** WHAT YOU ARE ASKED TO DO **
Give again, word for word, each line from the top of the listing through the line that holds "const tubeEnd = -31.7".

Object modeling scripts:

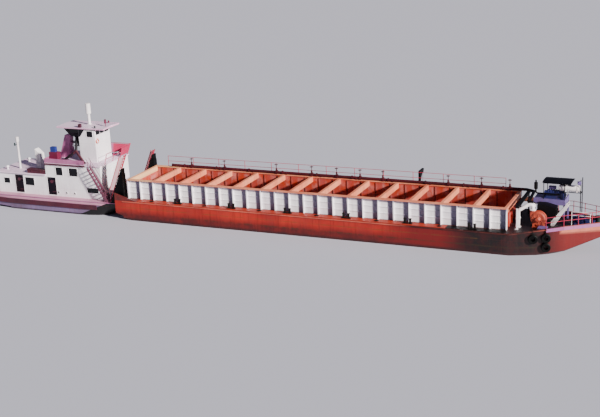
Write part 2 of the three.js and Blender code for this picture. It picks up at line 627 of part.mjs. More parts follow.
// Pusher hull
// Columns: x, deck half, deck z, chine half, chine z, keel half, keel z
const pusherSections = [
  [-35.8, 2.6, pusherDeck, 2.5, 0.55, 2.2, 0.4],
  [-34.6, 3.1, pusherDeck, 3.0, 0.3, 2.7, counterZ],
  [-31.9, 3.3, pusherDeck, 3.3, 0.2, 2.9, counterZ],
  [-29.6, 3.3, pusherDeck, 3.3, -0.7, 2.9, -1.2],
  [-24.4, 3.3, pusherDeck, 3.3, -0.6, 2.9, -1.2],
  [-22.7, 3.3, pusherDeck, 3.25, 0.0, 2.8, -0.9],
  [-21.0, 3.25, pusherDeck, 3.15, 0.55, 2.6, -0.2],
  [pusherStem, 3.1, pusherDeck, 3.0, 1.1, 2.5, 0.75],
]
const tubeEnd = -31.7

function pusherHull() {
  const shell = loft(pusherSections.map(row => hullRing(row)))
  const gear = sides.flatMap(([, side]) => [
    rod([-29.9, side * shaftY, shaftZ], [tubeEnd, side * shaftY, shaftZ], 0.16, 12),
    box([tubeEnd + 0.03, tubeEnd + 0.28], [side * shaftY - 0.03, side * shaftY + 0.03],
      [shaftZ, counterZ + 0.2]),
  ])
  return join([shell, ...gear])
}
piece('pusher_hull', pusherHull(), hullLilac)

// Rub rail round the sides and stern, cut to the hull's shape
function rubRail() {
  const grown = (grow, past) => loft(pusherSections.map((row, i) =>
    hullRing([row[0] - (i === 0 ? past : 0), ...row.slice(1)], grow)))
  const belt = grown(0.1, 0.1).intersect(box([-36.2, -21.6], [-4, 4], [0.6, 1.05]))
  return belt.subtract(grown(gap, gap))
}
piece('rub_rail', rubRail(), railMaroon)

// Push knees: a fendered face on the barge's transom, with a ladder up the slanted back.
// The starboard ladder reaches higher.
const ladder = { foot: [-20.1, 1.42], slope: 2.33, half: 0.2, top: { starboard: 6.15, port: 5.25 } }

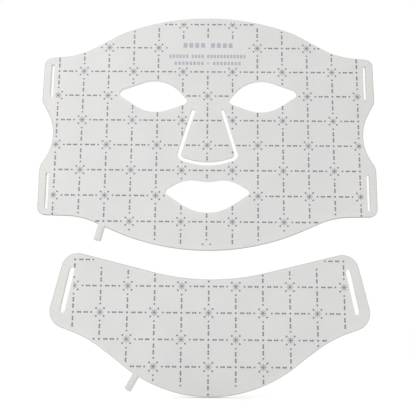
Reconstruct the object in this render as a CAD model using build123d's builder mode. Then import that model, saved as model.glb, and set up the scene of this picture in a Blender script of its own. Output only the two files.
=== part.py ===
from build123d import *
import os
from math import cos, radians, sin

os.makedirs("parts", exist_ok=True)

# Flexible LED treatment set: a face panel and a neck panel, each a front sheet, a flexible
# circuit with LEDs and a rear sheet.  The set stands as it is worn: X runs across the face,
# Z up it, and the side that lies on the skin is the plane y = 0.  The origin is between the
# brows, midway between two rows of LEDs.  All sizes are in millimetres.

# Layers, from the skin side forwards
REAR_THICKNESS = 2.4
FRONT_THICKNESS = 1.0
FLEX_THICKNESS = 0.2
FLEX_INSET = 4.0
FLEX_HALF_WIDTH = 137.6

# LEDs and resistors, soldered to the skin side of the circuit
LED_SIZE = 1.6
LED_HEIGHT = 0.8
LED_EDGE_MARGIN = 4.3
POCKET_CLEARANCE = 0.3
WINDOW_RADIUS = 4.0
WINDOW_DEPTH = 0.5
RESISTOR_LENGTH = 1.6
RESISTOR_WIDTH = 0.8
RESISTOR_HEIGHT = 0.45
RESISTOR_OFFSET = 7.0
RESISTOR_EDGE_MARGIN = 2.0

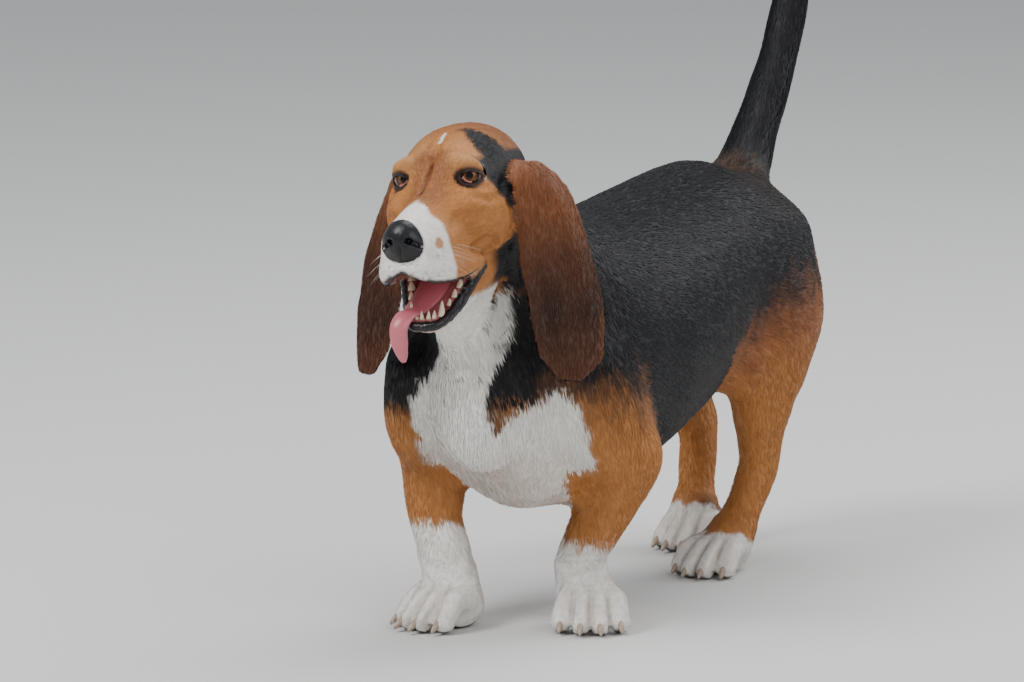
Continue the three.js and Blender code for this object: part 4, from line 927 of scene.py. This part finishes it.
# Nose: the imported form, made finer, with pebbled skin
noseMaterial, nodes, links, shader = newMaterial("nose", (0.007, 0.007, 0.0085), 0.3, 0.38)
bumpFrom(nodes, links, shader, 900, 0.35, 0.0004, "ShaderNodeTexVoronoi")
nose = copyOf(["nose"], "nose_leather")
apply(nose, "REMESH", mode="VOXEL", voxel_size=0.7 * mm, adaptivity=0)
nosePoints = smoothed(nose, arrayOf(nose.data, "vertices", "co"), 5, 0.5)
setCoords(nose, nosePoints)
noseFolds = [([(0, -103, -43), (0, -100.5, -50), (0, -96, -55.5)], 1.1, 1.4)]  # the cleft, then the nostrils
for side in (1, -1):
    slit = [(side * 9, -101, -40), (side * 13.5, -97, -42.5), (side * 16.6, -90, -44.5)]
    noseFolds.append((slit, 1.6, 2.4))
nosePush = -creases(headOf(nosePoints), noseFolds, 0)
setCoords(nose, nosePoints + normalsOf(nose) * (nosePush * mm)[:, None])
nose.data.materials.clear()
nose.data.materials.append(noseMaterial)
nose.data.polygons.foreach_set("use_smooth", [True] * len(nose.data.polygons))

# Tongue
tongueMaterial, nodes, links, shader = newMaterial("tongue", (0.50, 0.13, 0.16), 0.3)
shader.inputs["Subsurface Weight"].default_value = 0.15
shader.inputs["Subsurface Radius"].default_value = (0.004, 0.001, 0.001)
bumpFrom(nodes, links, shader, 1400, 0.4, 0.0003)
tonguePath = [  # x, y, z, half width and half thickness in the head's mm, from root to tip
    (-1, -12, -79, 15, 3.2), (-4, -32, -93, 14, 3.4), (-12, -52, -106, 11, 3.4),
    (-17, -64, -109, 9.2, 3.2), (-20.5, -73, -118, 8.2, 3), (-21, -74, -132, 7.6, 2.6),
    (-20.5, -72, -143, 5, 2), (-20, -71, -149, 1.8, 1),
]
stations = [(headToWorld(s[:3]), headWay((1, 0.15, 0)), s[3] * mm, s[4] * mm) for s in tonguePath]
tongue = meshOf("tongue_body", [sweep(smoothPath(stations, 6), 28, -0.14)], tongueMaterial)

# Teeth and claws
ivory = newMaterial("ivory", (0.72, 0.62, 0.45), 0.25)[0]
toothRows = [  # x, y, z, radius and height in the head's mm, from the middle of the jaw back
    (3, -60, -112, 1.9, 7), (8, -59, -112, 2.0, 7), (13.5, -55, -110, 3.2, 14), (17.5, -45, -104, 2.4, 6),
    (20, -37, -98, 3.0, 7), (22.5, -28, -91, 3.5, 8), (25, -19, -84, 3.7, 8),
]


def toothShape(side, x, y, z, radius, height):
    stations = []
    for k in range(7):
        u = k / 6
        r = radius * (1 - u ** 1.6) + 0.25
        back = 0.35 * height * (u - 0.35) - 0.10 * height * u * u
        p = (x + 0.06 * height * u, y + back, z + height * (u * 1.12 - 0.35))
        stations.append((headToWorld(p, side), headWay((1, 0, 0)), r * mm, r * 1.15 * mm))
    return sweep(stations, 10)


teeth = meshOf("teeth", [toothShape(side, *facts) for side in (1, -1) for facts in toothRows], ivory)

horn = newMaterial("horn", (0.34, 0.26, 0.20), 0.32)[0]
clawRows = [  # ahead and up in toe heights, and the radius in mm, from root to tip
    (0.1, 0.98, 3.6), (0.6, 0.92, 3.5), (1.05, 0.7, 2.9), (1.35, 0.46, 2.0), (1.55, 0.27, 1.0),
]


def clawShape(pawAt, heading, pawWide, pawLong, row):  # row is the toe's place in the row of four
    turn = math.radians(heading)
    side = (math.cos(turn), math.sin(turn), 0)
    toeHigh = pawWide * 0.155
    reach = pawLong * (0.35 if abs(row) > 1 else 0.5)
    stations = []
    for k, (forward, rise, r) in enumerate(clawRows):
        across = row * pawWide / toeSpread * (1 + 0.02 * k)
        ahead = reach + toeHigh * forward
        x = pawAt[0] + across * math.cos(turn) + ahead * math.sin(turn)
        y = pawAt[1] + across * math.sin(turn) - ahead * math.cos(turn)
        stations.append((toWorld((x, y, toeHigh * rise)), side, r * mm, r * 1.1 * mm))
    return sweep(smoothPath(stations, 3), 10)


clawShapes = [clawShape(*facts, row) for facts in pawFacts for row in (-1.5, -0.5, 0.5, 1.5)]
claws = meshOf("claws", clawShapes, horn)

# Whiskers: 13 on each side, in columns of up to three
hair = newMaterial("whisker", (0.55, 0.50, 0.44), 0.4)[0]
whiskerShapes = []
for side in (1, -1):
    for k in range(13):
        column, row = divmod(k, 3)
        start = Vector((21 + 2.0 * column, -84 + 9 * column, -52 - 6 * row))
        way = Vector((0.9, 0.25 + 0.1 * column, -0.25 - 0.12 * row)).normalized()
        size = 18 + 9 * rng.random()
        stations = []
        for j in range(7):
            u = j / 6
            p = start + way * size * u + Vector((0, 3 * u * u, -5 * u * u))
            r = (0.16 * (1 - u) + 0.03) * mm
            stations.append((headToWorld(p, side), headWay((0, 0, 1)), r, r))
        whiskerShapes.append(sweep(stations, 5))
whiskers = meshOf("whiskers", whiskerShapes, hair)
print("details made", flush=True)

for piece in [skin] + coatPieces + eyes + [lids, haw, nose, tongue, teeth, claws, whiskers]:
    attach(piece, "root")
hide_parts(*fleshNodes)
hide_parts("left_eye")
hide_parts("right_eye")
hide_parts("nose")
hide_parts("tongue")

# Floor, lights and camera
bpy.ops.mesh.primitive_plane_add(size=60, location=(0, 0, -0.0005))
floor = bpy.context.object
floor.name = "floor"
floor.data.materials.append(newMaterial("floor", (0.62, 0.62, 0.61), 0.85)[0])

world = bpy.data.worlds.new("world")
bpy.context.scene.world = world
world.use_nodes = True
sky = world.node_tree.nodes["Background"]
sky.inputs["Color"].default_value = (0.86, 0.89, 0.93, 1)
sky.inputs["Strength"].default_value = 0.55
lampRows = (  # name, place, size and power, in metres and watts
    ("key", (-1.4, -2.6, 3.0), 1.6, 125), ("fill", (2.8, -1.8, 1.6), 2.2, 40),
    ("top", (0.2, 0.6, 3.0), 2.0, 55), ("rim", (1.6, 2.4, 1.8), 1.5, 40),
)
for title, place, size, power in lampRows:
    lamp = bpy.data.lights.new(title, "AREA")
    lamp.size = size
    lamp.energy = power
    holder = bpy.data.objects.new(title, lamp)
    bpy.context.collection.objects.link(holder)
    holder.location = place
    holder.rotation_euler = (Vector((0, 0, 0.25)) - Vector(place)).to_track_quat("-Z", "Y").to_euler()

sensor = 36
photoFocal, photoWide = 8800, 1024  # fitted to the photo, in its pixels
lens = photoFocal * sensor / photoWide
shot = dict(azimuth=27, elevation=9, distance=8.0, lens=lens, target=(-101.8, -12.6, 221))
turn, rise = math.radians(shot["azimuth"]), math.radians(shot["elevation"])
back = Vector((math.sin(turn) * math.cos(rise), -math.cos(turn) * math.cos(rise), math.sin(rise)))
cameraData = bpy.data.cameras.new("camera")
cameraData.lens = shot["lens"]
cameraData.sensor_width = sensor
cameraData.clip_end = 100
camera = bpy.data.objects.new("camera", cameraData)
bpy.context.collection.objects.link(camera)
camera.location = toWorld(shot["target"]) + back * shot["distance"]
camera.rotation_euler = (-back).to_track_quat("-Z", "Y").to_euler()
bpy.context.scene.camera = camera
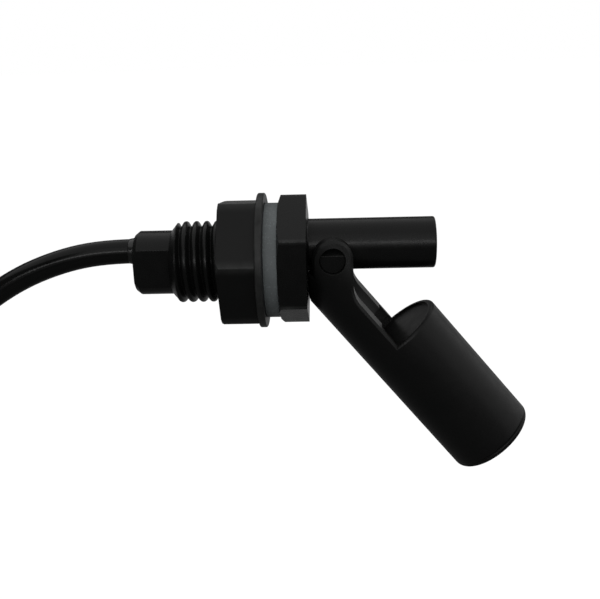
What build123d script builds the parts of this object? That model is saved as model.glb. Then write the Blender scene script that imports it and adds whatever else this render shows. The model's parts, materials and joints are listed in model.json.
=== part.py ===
from build123d import *
from math import acos, cos, degrees, hypot, radians, sin, sqrt, tan
import os

# A side-mounted float level switch, all in millimetres.
# The origin is on the thread's axis, in the head's sealing face.
# +X runs along the thread into the tank, +Z is up, and -Y faces the viewer.
# The float is built raised, with its hinge at the origin, and lowered onto its stop at the end.

# Threaded body: boss, shank and hexagon head
thread_d = 15.8
shank_length = 20.75
lead_in_drop = 1.6
lead_in_length = 1.3
boss_d = 12.4
boss_across_flats = 10.0
boss_length = 7.1
boss_chamfer = 0.6
boss_chamfer_length = 0.8
head_across_flats = 22.3
head_length = 5.4
head_edge_r = 0.35
head_chamfer = 1.4
head_chamfer_length = 0.55
body_bore_d = 7.6
body_bore_above_thread = 1.4
body_bore_floor = 1.9

# Closed stem that holds the reed contact
stem_d = 9.86
stem_above_thread = 3.02
stem_reach = 29.8
stem_edge_r = 0.4
stem_root_r = 0.5
stem_bore_d = 6.6
stem_end_wall = 1.5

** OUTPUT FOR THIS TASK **
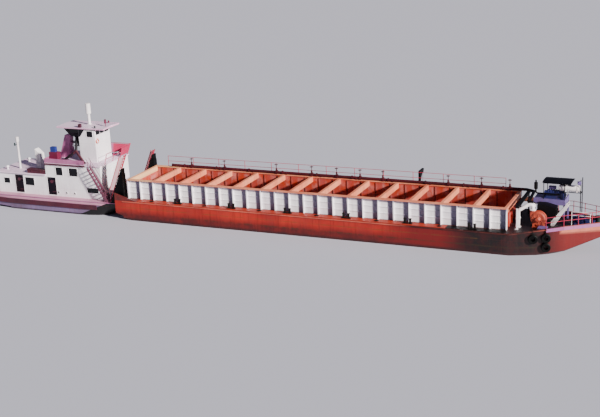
Write part 2 of the three.js and Blender code for this picture. It picks up at line 627 of part.mjs. More parts follow.
// Pusher hull
// Columns: x, deck half, deck z, chine half, chine z, keel half, keel z
const pusherSections = [
  [-35.8, 2.6, pusherDeck, 2.5, 0.55, 2.2, 0.4],
  [-34.6, 3.1, pusherDeck, 3.0, 0.3, 2.7, counterZ],
  [-31.9, 3.3, pusherDeck, 3.3, 0.2, 2.9, counterZ],
  [-29.6, 3.3, pusherDeck, 3.3, -0.7, 2.9, -1.2],
  [-24.4, 3.3, pusherDeck, 3.3, -0.6, 2.9, -1.2],
  [-22.7, 3.3, pusherDeck, 3.25, 0.0, 2.8, -0.9],
  [-21.0, 3.25, pusherDeck, 3.15, 0.55, 2.6, -0.2],
  [pusherStem, 3.1, pusherDeck, 3.0, 1.1, 2.5, 0.75],
]
const tubeEnd = -31.7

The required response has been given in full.